» TASK GOAL: Lines that contain the string "code" are to be copied; leave out all others.

» GIVEN INFORMATION:
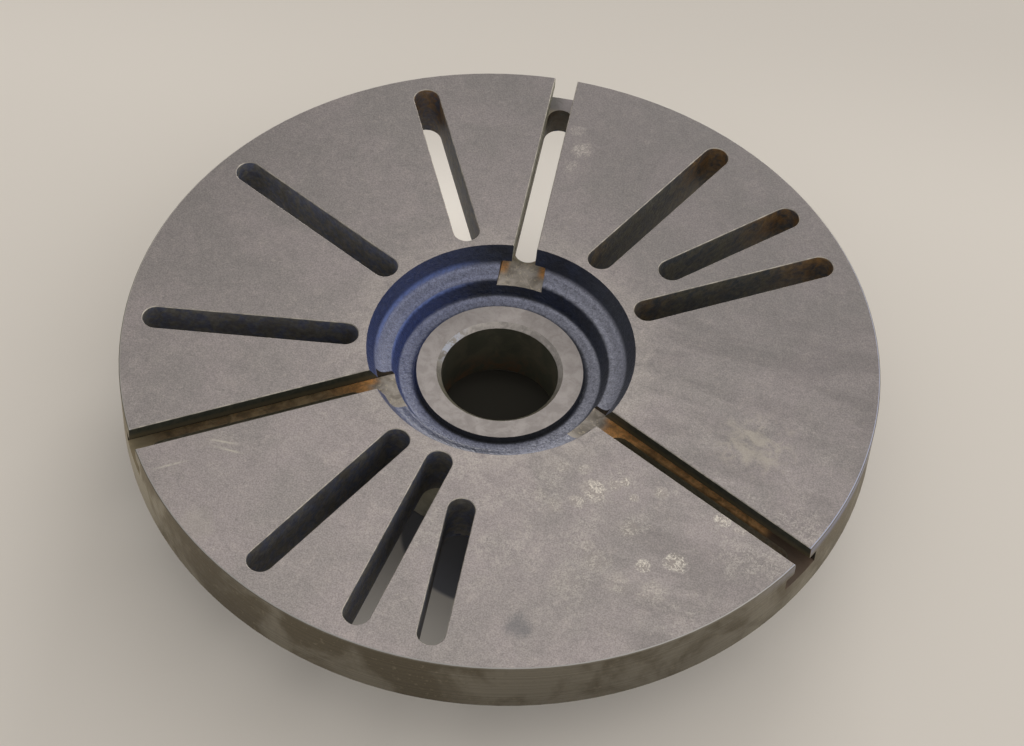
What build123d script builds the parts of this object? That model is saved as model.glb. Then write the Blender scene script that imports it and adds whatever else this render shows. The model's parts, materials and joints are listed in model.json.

---

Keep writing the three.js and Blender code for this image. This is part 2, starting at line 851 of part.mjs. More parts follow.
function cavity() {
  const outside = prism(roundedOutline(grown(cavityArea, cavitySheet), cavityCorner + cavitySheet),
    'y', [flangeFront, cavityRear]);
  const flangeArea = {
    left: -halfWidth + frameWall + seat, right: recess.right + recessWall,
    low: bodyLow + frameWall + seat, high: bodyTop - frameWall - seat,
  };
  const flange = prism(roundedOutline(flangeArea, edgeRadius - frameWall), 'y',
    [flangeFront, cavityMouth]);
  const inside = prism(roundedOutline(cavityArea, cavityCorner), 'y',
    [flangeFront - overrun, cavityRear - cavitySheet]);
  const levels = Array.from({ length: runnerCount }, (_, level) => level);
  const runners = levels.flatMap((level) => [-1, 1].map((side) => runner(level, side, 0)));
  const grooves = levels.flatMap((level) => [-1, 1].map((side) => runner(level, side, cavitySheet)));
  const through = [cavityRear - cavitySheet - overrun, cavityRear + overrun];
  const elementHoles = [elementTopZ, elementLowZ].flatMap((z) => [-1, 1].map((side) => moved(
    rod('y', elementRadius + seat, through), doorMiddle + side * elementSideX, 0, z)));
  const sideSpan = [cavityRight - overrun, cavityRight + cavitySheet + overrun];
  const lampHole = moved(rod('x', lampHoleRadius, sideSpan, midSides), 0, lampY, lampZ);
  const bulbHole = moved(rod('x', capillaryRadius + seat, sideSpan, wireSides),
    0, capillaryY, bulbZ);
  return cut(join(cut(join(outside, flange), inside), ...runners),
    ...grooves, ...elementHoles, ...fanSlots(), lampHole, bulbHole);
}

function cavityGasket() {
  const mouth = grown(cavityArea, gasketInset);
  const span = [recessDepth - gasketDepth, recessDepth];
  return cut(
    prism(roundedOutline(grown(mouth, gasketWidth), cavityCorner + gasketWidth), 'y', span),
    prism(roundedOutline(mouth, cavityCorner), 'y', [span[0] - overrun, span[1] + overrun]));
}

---

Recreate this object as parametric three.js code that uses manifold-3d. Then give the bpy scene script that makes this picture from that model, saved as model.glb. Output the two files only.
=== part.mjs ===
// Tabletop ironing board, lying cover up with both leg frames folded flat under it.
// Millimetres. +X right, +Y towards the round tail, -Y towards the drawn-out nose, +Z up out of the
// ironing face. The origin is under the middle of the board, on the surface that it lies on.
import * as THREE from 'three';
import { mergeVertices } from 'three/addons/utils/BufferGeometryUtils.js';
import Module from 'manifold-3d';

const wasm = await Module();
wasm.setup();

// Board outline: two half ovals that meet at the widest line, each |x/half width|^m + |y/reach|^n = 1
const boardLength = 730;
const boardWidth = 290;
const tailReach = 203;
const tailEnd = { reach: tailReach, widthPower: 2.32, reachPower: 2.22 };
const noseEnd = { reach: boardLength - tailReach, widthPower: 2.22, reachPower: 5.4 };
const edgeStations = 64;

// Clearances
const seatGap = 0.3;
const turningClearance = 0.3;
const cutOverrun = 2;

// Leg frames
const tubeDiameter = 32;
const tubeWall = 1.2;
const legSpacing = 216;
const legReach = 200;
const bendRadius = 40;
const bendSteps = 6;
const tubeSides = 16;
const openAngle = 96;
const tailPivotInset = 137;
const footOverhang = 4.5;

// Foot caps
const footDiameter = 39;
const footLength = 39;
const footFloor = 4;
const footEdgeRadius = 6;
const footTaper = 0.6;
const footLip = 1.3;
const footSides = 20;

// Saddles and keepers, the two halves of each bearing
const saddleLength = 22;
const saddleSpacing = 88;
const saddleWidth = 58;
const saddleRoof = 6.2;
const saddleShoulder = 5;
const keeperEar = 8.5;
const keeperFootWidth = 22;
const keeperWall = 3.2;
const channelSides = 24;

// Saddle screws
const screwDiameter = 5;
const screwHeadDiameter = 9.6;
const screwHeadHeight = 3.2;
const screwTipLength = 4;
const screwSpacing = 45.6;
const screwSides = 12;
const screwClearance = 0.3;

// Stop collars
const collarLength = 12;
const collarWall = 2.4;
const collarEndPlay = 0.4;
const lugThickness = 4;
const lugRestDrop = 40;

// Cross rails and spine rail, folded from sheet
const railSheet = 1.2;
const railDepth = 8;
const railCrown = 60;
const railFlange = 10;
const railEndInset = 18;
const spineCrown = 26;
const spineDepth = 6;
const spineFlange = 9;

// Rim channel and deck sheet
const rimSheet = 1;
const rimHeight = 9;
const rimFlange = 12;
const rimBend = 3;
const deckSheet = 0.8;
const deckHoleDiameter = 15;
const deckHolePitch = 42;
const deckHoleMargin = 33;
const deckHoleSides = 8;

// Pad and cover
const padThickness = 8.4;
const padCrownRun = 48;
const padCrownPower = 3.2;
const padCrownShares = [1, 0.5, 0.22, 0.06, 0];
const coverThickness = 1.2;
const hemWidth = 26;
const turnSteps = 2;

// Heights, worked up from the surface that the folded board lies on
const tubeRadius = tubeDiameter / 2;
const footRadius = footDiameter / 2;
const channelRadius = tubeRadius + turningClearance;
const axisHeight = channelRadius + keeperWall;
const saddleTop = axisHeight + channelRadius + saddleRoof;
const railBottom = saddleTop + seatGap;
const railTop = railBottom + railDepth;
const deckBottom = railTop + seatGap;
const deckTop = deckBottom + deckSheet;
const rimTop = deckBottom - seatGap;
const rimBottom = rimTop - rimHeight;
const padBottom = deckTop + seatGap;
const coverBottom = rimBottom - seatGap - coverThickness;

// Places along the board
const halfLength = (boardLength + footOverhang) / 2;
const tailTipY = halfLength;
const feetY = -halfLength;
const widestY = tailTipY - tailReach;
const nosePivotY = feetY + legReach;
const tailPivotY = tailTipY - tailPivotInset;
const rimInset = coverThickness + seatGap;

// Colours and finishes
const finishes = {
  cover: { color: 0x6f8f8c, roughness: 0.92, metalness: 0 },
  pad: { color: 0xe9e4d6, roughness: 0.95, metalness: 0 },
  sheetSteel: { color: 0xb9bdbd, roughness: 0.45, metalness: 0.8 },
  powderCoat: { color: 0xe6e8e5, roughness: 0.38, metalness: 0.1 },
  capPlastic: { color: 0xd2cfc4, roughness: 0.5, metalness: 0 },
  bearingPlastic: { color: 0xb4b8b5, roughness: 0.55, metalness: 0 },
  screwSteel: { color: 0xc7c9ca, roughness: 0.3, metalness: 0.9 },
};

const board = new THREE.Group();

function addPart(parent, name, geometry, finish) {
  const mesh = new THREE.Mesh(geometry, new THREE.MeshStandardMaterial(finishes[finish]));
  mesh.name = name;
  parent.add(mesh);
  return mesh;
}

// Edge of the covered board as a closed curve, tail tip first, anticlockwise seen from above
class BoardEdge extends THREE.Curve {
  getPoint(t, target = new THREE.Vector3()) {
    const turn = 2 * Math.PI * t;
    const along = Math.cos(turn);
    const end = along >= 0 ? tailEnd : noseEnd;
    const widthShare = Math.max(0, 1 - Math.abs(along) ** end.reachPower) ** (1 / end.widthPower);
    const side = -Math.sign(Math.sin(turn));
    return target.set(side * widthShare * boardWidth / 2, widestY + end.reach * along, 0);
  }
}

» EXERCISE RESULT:
Keep writing the three.js and Blender code for this image. This is part 2, starting at line 851 of part.mjs. More parts follow.
Recreate this object as parametric three.js code that uses manifold-3d. Then give the bpy scene script that makes this picture from that model, saved as model.glb. Output the two files only.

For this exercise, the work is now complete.